WHAT THE TASK ASKS: The data below is to be returned in full and exactly.

INFORMATION SUPPLIED:

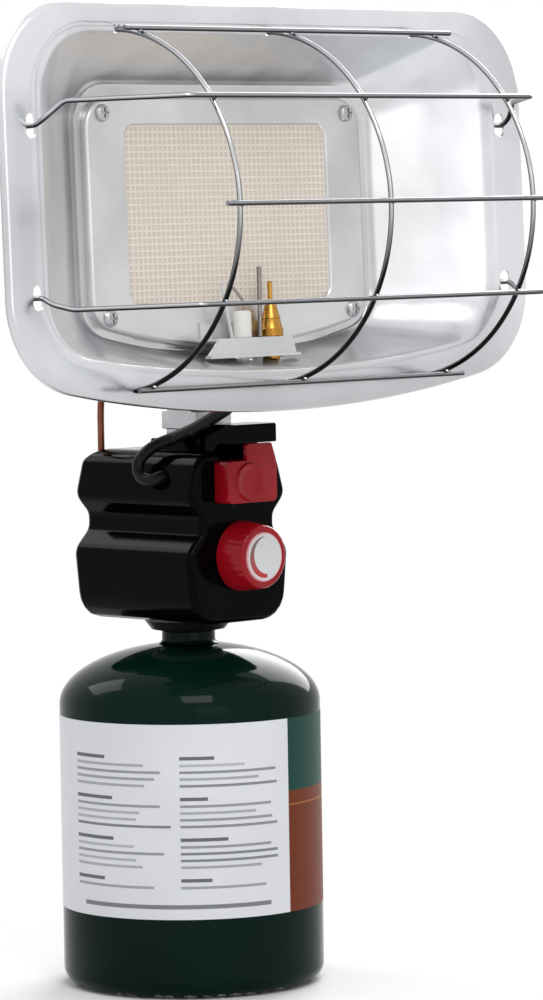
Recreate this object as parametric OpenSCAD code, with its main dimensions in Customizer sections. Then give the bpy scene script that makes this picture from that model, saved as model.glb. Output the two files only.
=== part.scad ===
// Portable propane heater: a radiant burner in a pressed reflector, carried by a valve
// housing that screws onto a disposable gas cylinder.
// Millimetres. Origin at the centre of the cylinder's base, +Z up, the heater faces -Y.

/* [Gas cylinder] */
// Outside diameter of the steel cylinder
cyl_d = 98; // [90:0.5:110]
// Height of the straight side, where the shoulder starts
side_h = 105.5; // [80:0.5:260]
// Rise of the shoulder, the half axis of its ellipse
dome_rise = 22.5; // [18:0.5:30]
// Thickness of the drawn steel
cyl_wall = 1.2; // [0.8:0.1:2]
// Radius of the bottom corner
base_corner = 7; // [4:0.5:9]
// Width of the flat ring that the cylinder stands on
foot_w = 4; // [3:0.5:8]
// Height of the hollow under the base
base_hollow = 6; // [3:0.5:10]
// Diameter of the hole in the shoulder for the neck
neck_hole_d = 16; // [14:0.5:18]

/* [Cylinder neck] */
// Diameter of the plain part of the neck
neck_d = 20; // [18.5:0.5:23]
// Height of the plain neck that shows under the collar
neck_show = 5.3; // [4:0.1:12]
// Outside diameter of the neck's thread
thread_d = 25.4; // [24:0.1:27]
// Length of thread inside the collar
thread_len = 12; // [9:0.5:14]
// Bore of the neck, which holds the check valve
neck_bore = 11; // [9:0.5:12]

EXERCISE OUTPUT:
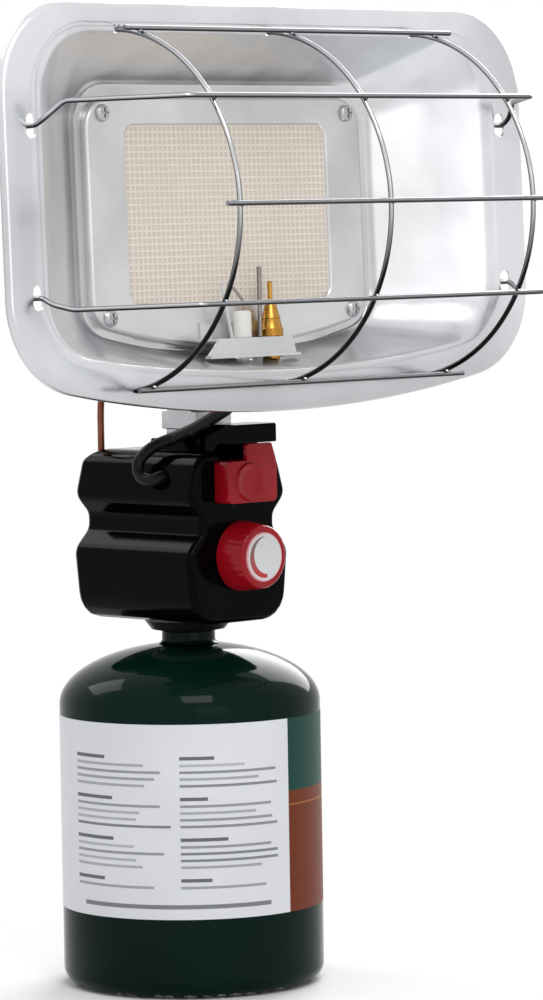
Recreate this object as parametric OpenSCAD code, with its main dimensions in Customizer sections. Then give the bpy scene script that makes this picture from that model, saved as model.glb. Output the two files only.
=== part.scad ===
// Portable propane heater: a radiant burner in a pressed reflector, carried by a valve
// housing that screws onto a disposable gas cylinder.
// Millimetres. Origin at the centre of the cylinder's base, +Z up, the heater faces -Y.

/* [Gas cylinder] */
// Outside diameter of the steel cylinder
cyl_d = 98; // [90:0.5:110]
// Height of the straight side, where the shoulder starts
side_h = 105.5; // [80:0.5:260]
// Rise of the shoulder, the half axis of its ellipse
dome_rise = 22.5; // [18:0.5:30]
// Thickness of the drawn steel
cyl_wall = 1.2; // [0.8:0.1:2]
// Radius of the bottom corner
base_corner = 7; // [4:0.5:9]
// Width of the flat ring that the cylinder stands on
foot_w = 4; // [3:0.5:8]
// Height of the hollow under the base
base_hollow = 6; // [3:0.5:10]
// Diameter of the hole in the shoulder for the neck
neck_hole_d = 16; // [14:0.5:18]

/* [Cylinder neck] */
// Diameter of the plain part of the neck
neck_d = 20; // [18.5:0.5:23]
// Height of the plain neck that shows under the collar
neck_show = 5.3; // [4:0.1:12]
// Outside diameter of the neck's thread
thread_d = 25.4; // [24:0.1:27]
// Length of thread inside the collar
thread_len = 12; // [9:0.5:14]
// Bore of the neck, which holds the check valve
neck_bore = 11; // [9:0.5:12]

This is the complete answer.